Mrs Stafford claimed the dispute caused her PTSD and sleepless nights. “I’m pretty sure I had a panic attack. This was supposed to be a safe family home, but I was under constant threat from Robin Christie,” she told the trial.
This was followed by tit-for-tat reprisals with each party attaching their own bike locks to the security fencing, ending with Mrs Stafford using a metal cutter and borrowed axle grinder to cut out the whole section.
“Everyday I was verbally abused and it was like living in a cage,” she told the court. “I was accosted by Robin Christie and two women telling me if I removed the locks it was criminal damage.
“I realised I had a cage built around me and that was the most traumatic day.

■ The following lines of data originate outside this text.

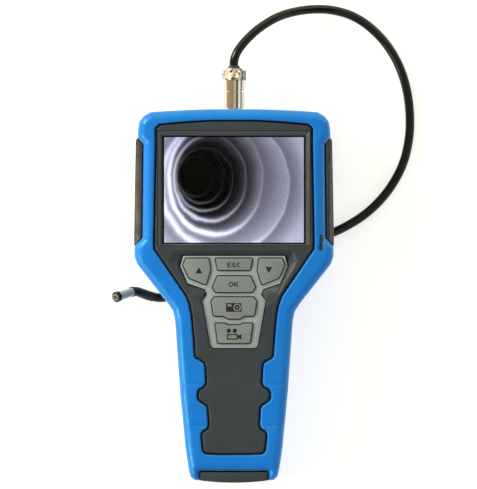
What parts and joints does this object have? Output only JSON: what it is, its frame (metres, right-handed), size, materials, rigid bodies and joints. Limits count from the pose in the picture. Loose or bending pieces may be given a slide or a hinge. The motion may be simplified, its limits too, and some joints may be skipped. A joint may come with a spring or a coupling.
{
  "type": "inspection camera",
  "caption": "Handheld inspection camera: colour screen and keypad in a rubber boot, with a plug-in flexible camera probe on a threaded connector.",
  "frame": {"origin": "under the middle of the screen unit with its socket, on the table it lies on", "axes": "+Y along the unit towards the probe socket, +Z out of the screen, +X to the right of the screen"},
  "size_m": [0.1543, 0.2433, 0.042],
  "materials": {
    "boot_rubber": "satin, moulded",
    "case_plastic": "fine spark-eroded texture",
    "grip_rubber": "satin",
    "seal_rubber": "satin",
    "screw_steel": "satin",
    "frame_plastic": "satin",
    "window_acrylic": "polished",
    "screen_picture": "lit picture",
    "sheet_steel": "satin",
    "flex_film": "smooth",
    "keypad_plastic": "satin",
    "key_plastic": "satin",
    "dome_silicone": "matt",
    "circuit_board": "solder mask",
    "chip_plastic": "matt",
    "status_lens": "polished",
    "lamp_resin": "clear resin",
    "cell_jacket": "printed film",
    "contact_brass": "plated",
    "plated_metal": "nickel plated",
    "wire_jacket": "satin",
    "tube_rubber": "gloss",
    "sleeve_rubber": "satin",
    "barrel_steel": "satin",
    "tip_plastic": "satin",
    "lens_glass": "coated"
  },
  "bodies": {
    "housing": {"rubber_boot": "boot_rubber", "front_casing": "case_plastic", "rear_cover": "case_plastic", "left_grip": "grip_rubber", "right_grip": "grip_rubber", "case_gasket": "seal_rubber", "case_screws": "screw_steel", "window_frame": "frame_plastic", "screen_window": "window_acrylic", "lcd_panel": "screen_picture", "lcd_bracket": "sheet_steel", "flat_cable": "flex_film", "keypad_plate": "keypad_plastic", "dome_sheet": "dome_silicone", "key_board": "circuit_board", "main_board": "circuit_board", "board_chips": "chip_plastic", "board_screws": "screw_steel", "status_window": "status_lens", "status_lamp": "lamp_resin", "switch_body": "chip_plastic", "usb_port": "sheet_steel", "card_slot": "sheet_steel", "memory_card": "chip_plastic", "hinge_pin": "screw_steel", "battery_tray": "case_plastic", "battery_cells": "cell_jacket", "battery_springs": "screw_steel", "battery_contacts": "contact_brass", "probe_socket": "plated_metal", "socket_gasket": "seal_rubber", "socket_lock_nut": "plated_metal", "socket_insert": "chip_plastic", "socket_pins": "contact_brass", "socket_wires": "wire_jacket", "plug_shell": "plated_metal", "plug_insert": "chip_plastic", "plug_contacts": "contact_brass", "cable_clamp": "plated_metal", "clamp_screws": "screw_steel", "plug_boot": "seal_rubber", "probe_tube": "tube_rubber", "head_sleeve": "sleeve_rubber", "camera_barrel": "barrel_steel", "tip_ring": "tip_plastic", "lens_window": "lens_glass", "tip_leds": "lamp_resin", "image_sensor": "chip_plastic"},
    "key_up": {"key_up": "key_plastic"},
    "key_down": {"key_down": "key_plastic"},
    "key_escape": {"key_escape": "key_plastic"},
    "key_ok": {"key_ok": "key_plastic"},
    "key_photo": {"key_photo": "key_plastic"},
    "key_video": {"key_video": "key_plastic"},
    "power_switch": {"power_switch": "chip_plastic"},
    "port_cover": {"port_cover": "boot_rubber"},
    "battery_cap": {"battery_cap": "case_plastic"},
    "coupling_nut": {"coupling_nut": "plated_metal"}
  },
  "joints": [
    {"name": "key_up_press", "type": "slide", "parent": "housing", "child": "key_up", "axis": [0, 0, -1], "range_m": [0, 0.0008], "stiffness_N_per_m": 1200, "springref_m": -0.0003},
    {"name": "key_down_press", "type": "slide", "parent": "housing", "child": "key_down", "axis": [0, 0, -1], "range_m": [0, 0.0008], "stiffness_N_per_m": 1200, "springref_m": -0.0003},
    {"name": "key_escape_press", "type": "slide", "parent": "housing", "child": "key_escape", "axis": [0, 0, -1], "range_m": [0, 0.0008], "stiffness_N_per_m": 1200, "springref_m": -0.0003},
    {"name": "key_ok_press", "type": "slide", "parent": "housing", "child": "key_ok", "axis": [0, 0, -1], "range_m": [0, 0.0008], "stiffness_N_per_m": 1200, "springref_m": -0.0003},
    {"name": "key_photo_press", "type": "slide", "parent": "housing", "child": "key_photo", "axis": [0, 0, -1], "range_m": [0, 0.0008], "stiffness_N_per_m": 1200, "springref_m": -0.0003},
    {"name": "key_video_press", "type": "slide", "parent": "housing", "child": "key_video", "axis": [0, 0, -1], "range_m": [0, 0.0008], "stiffness_N_per_m": 1200, "springref_m": -0.0003},
    {"name": "power_switch_slide", "type": "slide", "parent": "housing", "child": "power_switch", "axis": [1, 0, 0], "range_m": [0, 0.005]},
    {"name": "port_cover_hinge", "type": "hinge", "parent": "housing", "child": "port_cover", "pos_m": [-0.025, 0.0893, 0.0137], "axis": [-1, 0, 0], "range_deg": [0, 90]},
    {"name": "battery_cap_slide", "type": "slide", "parent": "housing", "child": "battery_cap", "axis": [0, -1, 0], "range_m": [0, 0.012]},
    {"name": "coupling_nut_turn", "type": "hinge", "parent": "housing", "child": "coupling_nut", "pos_m": [0, 0.0962, 0.022], "axis": [0, 1, 0], "continuous": true}
  ]
}
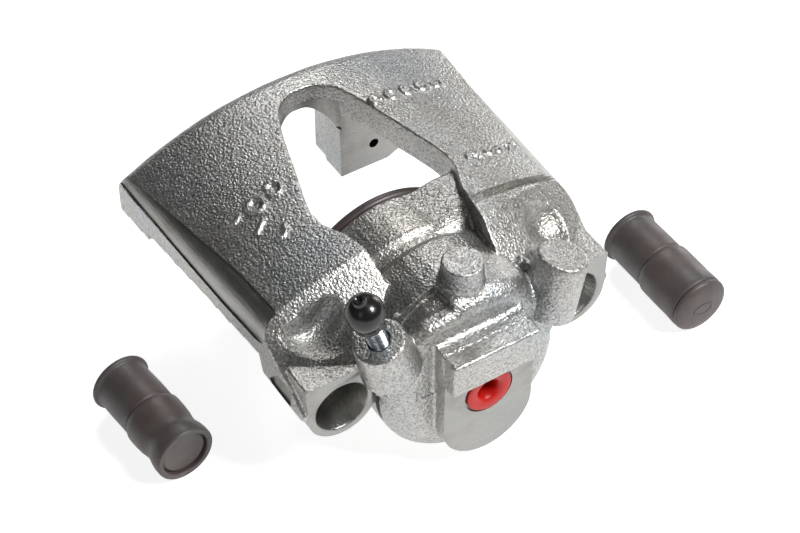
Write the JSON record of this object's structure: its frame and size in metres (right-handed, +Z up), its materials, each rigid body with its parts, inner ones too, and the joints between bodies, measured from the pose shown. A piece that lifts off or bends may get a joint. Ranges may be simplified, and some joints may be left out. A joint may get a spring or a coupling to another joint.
{
  "type": "floating brake caliper",
  "caption": "Floating single-piston brake caliper casting with an arched windowed bridge, bleed screw with cap, plugged hose port and two loose rubber guide sleeves.",
  "frame": {"origin": "on the floor under the middle of the whole set, the caliper with its two loose sleeves", "axes": "+Y along the piston axis towards the fingers (outboard), +Z up from the bore to the bridge, +X across from the bleed screw's side"},
  "size_m": [0.2319, 0.151, 0.1],
  "materials": {
    "zinc_plated_iron": "cast, zinc-plated, machined on the faces and bores",
    "chromed_steel": "ground and chromed",
    "ring_steel": "plain pressed steel",
    "bluish_zinc": "bright blue zinc",
    "seal_rubber": "satin",
    "boot_rubber": "satin",
    "cap_rubber": "glossy",
    "sleeve_rubber": "matte",
    "red_plastic": "satin"
  },
  "bodies": {
    "caliper": {"caliper_housing": "zinc_plated_iron", "piston_seal": "seal_rubber", "dust_boot": "boot_rubber", "boot_retaining_ring": "ring_steel"},
    "piston": {"piston": "chromed_steel"},
    "bleed_screw": {"bleed_screw": "bluish_zinc"},
    "bleed_cap": {"bleed_screw_cap": "cap_rubber"},
    "inlet_plug": {"inlet_plug": "red_plastic"},
    "left_sleeve": {"guide_sleeve_left": "sleeve_rubber"},
    "left_sleeve_cap": {"sleeve_cap_left": "sleeve_rubber"},
    "right_sleeve": {"guide_sleeve_right": "sleeve_rubber"},
    "right_sleeve_cap": {"sleeve_cap_right": "sleeve_rubber"}
  },
  "joints": [
    {"name": "piston_slide", "type": "slide", "parent": "caliper", "child": "piston", "axis": [0, 1, 0], "range_m": [0, 0.02], "deforming": ["dust_boot"]},
    {"name": "bleed_screw_turn", "type": "hinge", "parent": "caliper", "child": "bleed_screw", "pos_m": [-0.04055, -0.05755, 0.0745], "axis": [-0.2924, 0, 0.9563], "range_deg": [0, 180]},
    {"name": "bleed_cap_pull", "type": "slide", "parent": "bleed_screw", "child": "bleed_cap", "axis": [-0.2924, 0, 0.9563], "range_m": [0, 0.03]},
    {"name": "inlet_plug_pull", "type": "slide", "parent": "caliper", "child": "inlet_plug", "axis": [0, -1, 0], "range_m": [0, 0.03]},
    {"name": "left_sleeve_lift", "type": "slide", "parent": "caliper", "child": "left_sleeve", "axis": [0, 0, 1], "range_m": [0, 0.06]},
    {"name": "left_sleeve_cap_pull", "type": "slide", "parent": "left_sleeve", "child": "left_sleeve_cap", "axis": [0.0906, -0.9959, 0], "range_m": [0, 0.03]},
    {"name": "right_sleeve_lift", "type": "slide", "parent": "caliper", "child": "right_sleeve", "axis": [0, 0, 1], "range_m": [0, 0.06]},
    {"name": "right_sleeve_cap_pull", "type": "slide", "parent": "right_sleeve", "child": "right_sleeve_cap", "axis": [0, -1, 0], "range_m": [0, 0.03]}
  ]
}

“I burst into tears and called the police. I did not know what to do and it was the most dehumanising experience to be in a cage treated like an animal.”
She received a fixed penalty fine from the Met Police for cutting through one of Christie’s wire bike locks.
“Placing the bike and multiple locks is an act of harassment. Putting a lock on someone’s property and then watching them so he and the community can get their own way,” said Judge Evans.
“He was so busy championing the cause of the neighbours he lost perspective and pursued with increasing determination.”
Christie told the trial: “I grew into becoming the spokesperson for the residents. I was the calmest head and sought to seek solutions and had no personal issue with Ms Stafford.
“This was a community trying to overcome an issue with someone difficult to deal with.
“Ms Stafford was hacking away at the plants quite aggressively and was quite rude and abusive to people standing there, accusing them of bad things.
“The residents had looked after that area and paid for its maintenance, but Ms Stafford was in an aggressive mood and did not want to hear sense.
“She was walking up and down muttering something like ‘little stupid people’ and the fence was later moved during a storm because it was dangerous.
“The letter I sent to her husband was not threatening. I was asking him to be accountable as a solicitor and human being because we had to come to some solution.
“They had grabbed land and taken possession of land.
“I did not push the fence into her, I was trying to stabilise it and she banged the fence into me. The police then picked up the fence and threw it back over her wall.
“She came back an hour later and reinstated the side gate, which she called a cage when giving evidence. She’s put the fence on land she does not own.
“The fence was eight feet into our land. This was a trespass.”
This week Christie stuck to that same opinion: “It was a land grab, definitely a land grab. They were coming to take land away.”
The first time he discovered there was the prospect of a criminal prosecution was when a police officer came to his door, asking for a chat at Kingston Police Station.
“This officer made no investigation whatsoever even though I gave him a twenty-page dossier with statements from the residents about how Mrs Stafford’s behaviour had impacted them, but he did not follow-up.”